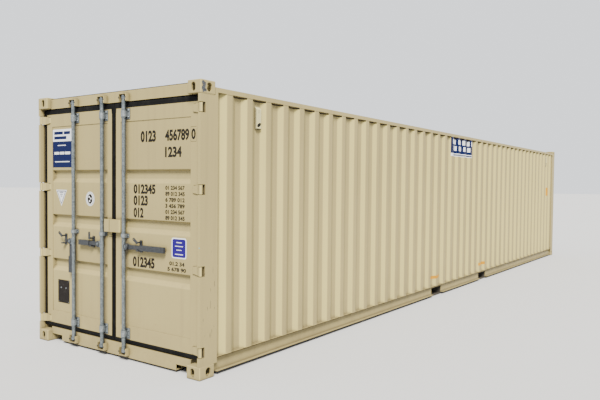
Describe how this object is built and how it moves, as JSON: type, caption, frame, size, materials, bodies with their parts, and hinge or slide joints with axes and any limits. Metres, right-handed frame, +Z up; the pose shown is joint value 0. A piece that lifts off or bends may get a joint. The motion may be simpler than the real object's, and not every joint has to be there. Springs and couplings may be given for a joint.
{
  "type": "shipping container",
  "caption": "Forty foot steel freight container with corrugated walls, hollow cargo space, hinged end doors with turning lock rods, and slotted corner fittings.",
  "frame": {"origin": "centre of the base, on the plane of the bottom corner fittings' undersides", "axes": "+X across towards the right-hand side seen from the door end, +Y along the container away from the doors, +Z up"},
  "size_m": [2.438, 12.192, 2.591],
  "materials": {
    "container_paint": "semi-gloss, weathered",
    "galvanised_steel": "dull zinc",
    "dark_steel": "worn zinc, dirty",
    "seal_rubber": "matt",
    "plywood": "worn",
    "plate_metal": "dull, printed dark",
    "vent_cream": "semi-gloss"
  },
  "bodies": {
    "container": {"bottom_corner_fittings": "container_paint", "cross_members": "container_paint", "door_header": "container_paint", "door_sill": "container_paint", "floor": "plywood", "fork_pockets": "container_paint", "front_header": "container_paint", "front_sill": "container_paint", "front_wall": "container_paint", "gooseneck_tunnel": "container_paint", "header_keepers": "container_paint", "hinge_pins": "dark_steel", "left_bottom_rail": "container_paint", "left_door_post": "container_paint", "left_front_post": "container_paint", "left_top_rail": "container_paint", "left_wall": "container_paint", "right_bottom_rail": "container_paint", "right_door_post": "container_paint", "right_front_post": "container_paint", "right_top_rail": "container_paint", "right_wall": "container_paint", "roof": "container_paint", "sill_keepers": "container_paint", "top_corner_fittings": "container_paint", "vents": "vent_cream"},
    "left_door": {"left_door_stiles": "container_paint", "left_door_rails": "container_paint", "left_door_panel": "container_paint", "left_door_gasket": "seal_rubber", "left_door_hinges": "container_paint", "left_rod_brackets": "galvanised_steel", "left_lock_box": "container_paint", "left_handle_catches": "dark_steel", "data_plate": "plate_metal"},
    "right_door": {"right_door_stiles": "container_paint", "right_door_rails": "container_paint", "right_door_panel": "container_paint", "right_door_gasket": "seal_rubber", "right_door_hinges": "container_paint", "right_rod_brackets": "galvanised_steel", "right_lock_box": "container_paint", "right_handle_catches": "dark_steel"},
    "left_outer_rod": {"left_outer_lock_rod": "galvanised_steel"},
    "left_outer_lever": {"left_outer_handle": "dark_steel"},
    "left_outer_flap": {"left_outer_catch_flap": "dark_steel"},
    "left_inner_rod": {"left_inner_lock_rod": "galvanised_steel"},
    "left_inner_lever": {"left_inner_handle": "dark_steel"},
    "left_inner_flap": {"left_inner_catch_flap": "dark_steel"},
    "right_rod": {"right_lock_rod": "galvanised_steel"},
    "right_lever": {"right_handle": "dark_steel"},
    "right_flap": {"right_catch_flap": "dark_steel"}
  },
  "joints": [
    {"name": "left_door_hinge", "type": "hinge", "parent": "container", "child": "left_door", "pos_m": [-1.199, -6.074, 1.2975], "axis": [0, 0, -1], "range_deg": [0, 260]},
    {"name": "right_door_hinge", "type": "hinge", "parent": "container", "child": "right_door", "pos_m": [1.199, -6.074, 1.2975], "axis": [0, 0, 1], "range_deg": [0, 260]},
    {"name": "left_outer_rod_turn", "type": "hinge", "parent": "left_door", "child": "left_outer_rod", "pos_m": [-0.63, -6.07, 1.0955], "axis": [0, 0, -1], "range_deg": [-100, 0]},
    {"name": "left_inner_rod_turn", "type": "hinge", "parent": "left_door", "child": "left_inner_rod", "pos_m": [-0.162, -6.07, 1.0955], "axis": [0, 0, -1], "range_deg": [-100, 0]},
    {"name": "right_rod_turn", "type": "hinge", "parent": "right_door", "child": "right_rod", "pos_m": [0.17, -6.07, 1.0955], "axis": [0, 0, 1], "range_deg": [-100, 0]},
    {"name": "left_outer_handle_lift", "type": "hinge", "parent": "left_outer_rod", "child": "left_outer_lever", "pos_m": [-0.675, -6.07, 1.0955], "axis": [0, 1, 0], "range_deg": [0, 60]},
    {"name": "left_inner_handle_lift", "type": "hinge", "parent": "left_inner_rod", "child": "left_inner_lever", "pos_m": [-0.207, -6.07, 1.0955], "axis": [0, 1, 0], "range_deg": [0, 7]},
    {"name": "right_handle_lift", "type": "hinge", "parent": "right_rod", "child": "right_lever", "pos_m": [0.215, -6.07, 1.0955], "axis": [0, -1, 0], "range_deg": [0, 5.5]},
    {"name": "left_outer_flap_swing", "type": "hinge", "parent": "left_door", "child": "left_outer_flap", "pos_m": [-0.805, -6.0905, 1.1455], "axis": [0, -1, 0], "range_deg": [0, 125]},
    {"name": "left_inner_flap_swing", "type": "hinge", "parent": "left_door", "child": "left_inner_flap", "pos_m": [-0.337, -6.0905, 1.1455], "axis": [0, -1, 0], "range_deg": [0, 180]},
    {"name": "right_flap_swing", "type": "hinge", "parent": "right_door", "child": "right_flap", "pos_m": [0.385, -6.0905, 1.1455], "axis": [0, -1, 0], "range_deg": [0, 125]}
  ]
}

=-=-=

- **Task directions**: Print back all the lines verbatim.

- **Written solution**:
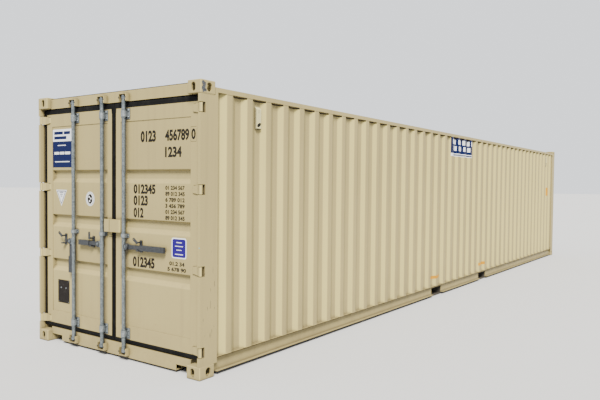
Describe how this object is built and how it moves, as JSON: type, caption, frame, size, materials, bodies with their parts, and hinge or slide joints with axes and any limits. Metres, right-handed frame, +Z up; the pose shown is joint value 0. A piece that lifts off or bends may get a joint. The motion may be simpler than the real object's, and not every joint has to be there. Springs and couplings may be given for a joint.
{
  "type": "shipping container",
  "caption": "Forty foot steel freight container with corrugated walls, hollow cargo space, hinged end doors with turning lock rods, and slotted corner fittings.",
  "frame": {"origin": "centre of the base, on the plane of the bottom corner fittings' undersides", "axes": "+X across towards the right-hand side seen from the door end, +Y along the container away from the doors, +Z up"},
  "size_m": [2.438, 12.192, 2.591],
  "materials": {
    "container_paint": "semi-gloss, weathered",
    "galvanised_steel": "dull zinc",
    "dark_steel": "worn zinc, dirty",
    "seal_rubber": "matt",
    "plywood": "worn",
    "plate_metal": "dull, printed dark",
    "vent_cream": "semi-gloss"
  },
  "bodies": {
    "container": {"bottom_corner_fittings": "container_paint", "cross_members": "container_paint", "door_header": "container_paint", "door_sill": "container_paint", "floor": "plywood", "fork_pockets": "container_paint", "front_header": "container_paint", "front_sill": "container_paint", "front_wall": "container_paint", "gooseneck_tunnel": "container_paint", "header_keepers": "container_paint", "hinge_pins": "dark_steel", "left_bottom_rail": "container_paint", "left_door_post": "container_paint", "left_front_post": "container_paint", "left_top_rail": "container_paint", "left_wall": "container_paint", "right_bottom_rail": "container_paint", "right_door_post": "container_paint", "right_front_post": "container_paint", "right_top_rail": "container_paint", "right_wall": "container_paint", "roof": "container_paint", "sill_keepers": "container_paint", "top_corner_fittings": "container_paint", "vents": "vent_cream"},
    "left_door": {"left_door_stiles": "container_paint", "left_door_rails": "container_paint", "left_door_panel": "container_paint", "left_door_gasket": "seal_rubber", "left_door_hinges": "container_paint", "left_rod_brackets": "galvanised_steel", "left_lock_box": "container_paint", "left_handle_catches": "dark_steel", "data_plate": "plate_metal"},
    "right_door": {"right_door_stiles": "container_paint", "right_door_rails": "container_paint", "right_door_panel": "container_paint", "right_door_gasket": "seal_rubber", "right_door_hinges": "container_paint", "right_rod_brackets": "galvanised_steel", "right_lock_box": "container_paint", "right_handle_catches": "dark_steel"},
    "left_outer_rod": {"left_outer_lock_rod": "galvanised_steel"},
    "left_outer_lever": {"left_outer_handle": "dark_steel"},
    "left_outer_flap": {"left_outer_catch_flap": "dark_steel"},
    "left_inner_rod": {"left_inner_lock_rod": "galvanised_steel"},
    "left_inner_lever": {"left_inner_handle": "dark_steel"},
    "left_inner_flap": {"left_inner_catch_flap": "dark_steel"},
    "right_rod": {"right_lock_rod": "galvanised_steel"},
    "right_lever": {"right_handle": "dark_steel"},
    "right_flap": {"right_catch_flap": "dark_steel"}
  },
  "joints": [
    {"name": "left_door_hinge", "type": "hinge", "parent": "container", "child": "left_door", "pos_m": [-1.199, -6.074, 1.2975], "axis": [0, 0, -1], "range_deg": [0, 260]},
    {"name": "right_door_hinge", "type": "hinge", "parent": "container", "child": "right_door", "pos_m": [1.199, -6.074, 1.2975], "axis": [0, 0, 1], "range_deg": [0, 260]},
    {"name": "left_outer_rod_turn", "type": "hinge", "parent": "left_door", "child": "left_outer_rod", "pos_m": [-0.63, -6.07, 1.0955], "axis": [0, 0, -1], "range_deg": [-100, 0]},
    {"name": "left_inner_rod_turn", "type": "hinge", "parent": "left_door", "child": "left_inner_rod", "pos_m": [-0.162, -6.07, 1.0955], "axis": [0, 0, -1], "range_deg": [-100, 0]},
    {"name": "right_rod_turn", "type": "hinge", "parent": "right_door", "child": "right_rod", "pos_m": [0.17, -6.07, 1.0955], "axis": [0, 0, 1], "range_deg": [-100, 0]},
    {"name": "left_outer_handle_lift", "type": "hinge", "parent": "left_outer_rod", "child": "left_outer_lever", "pos_m": [-0.675, -6.07, 1.0955], "axis": [0, 1, 0], "range_deg": [0, 60]},
    {"name": "left_inner_handle_lift", "type": "hinge", "parent": "left_inner_rod", "child": "left_inner_lever", "pos_m": [-0.207, -6.07, 1.0955], "axis": [0, 1, 0], "range_deg": [0, 7]},
    {"name": "right_handle_lift", "type": "hinge", "parent": "right_rod", "child": "right_lever", "pos_m": [0.215, -6.07, 1.0955], "axis": [0, -1, 0], "range_deg": [0, 5.5]},
    {"name": "left_outer_flap_swing", "type": "hinge", "parent": "left_door", "child": "left_outer_flap", "pos_m": [-0.805, -6.0905, 1.1455], "axis": [0, -1, 0], "range_deg": [0, 125]},
    {"name": "left_inner_flap_swing", "type": "hinge", "parent": "left_door", "child": "left_inner_flap", "pos_m": [-0.337, -6.0905, 1.1455], "axis": [0, -1, 0], "range_deg": [0, 180]},
    {"name": "right_flap_swing", "type": "hinge", "parent": "right_door", "child": "right_flap", "pos_m": [0.385, -6.0905, 1.1455], "axis": [0, -1, 0], "range_deg": [0, 125]}
  ]
}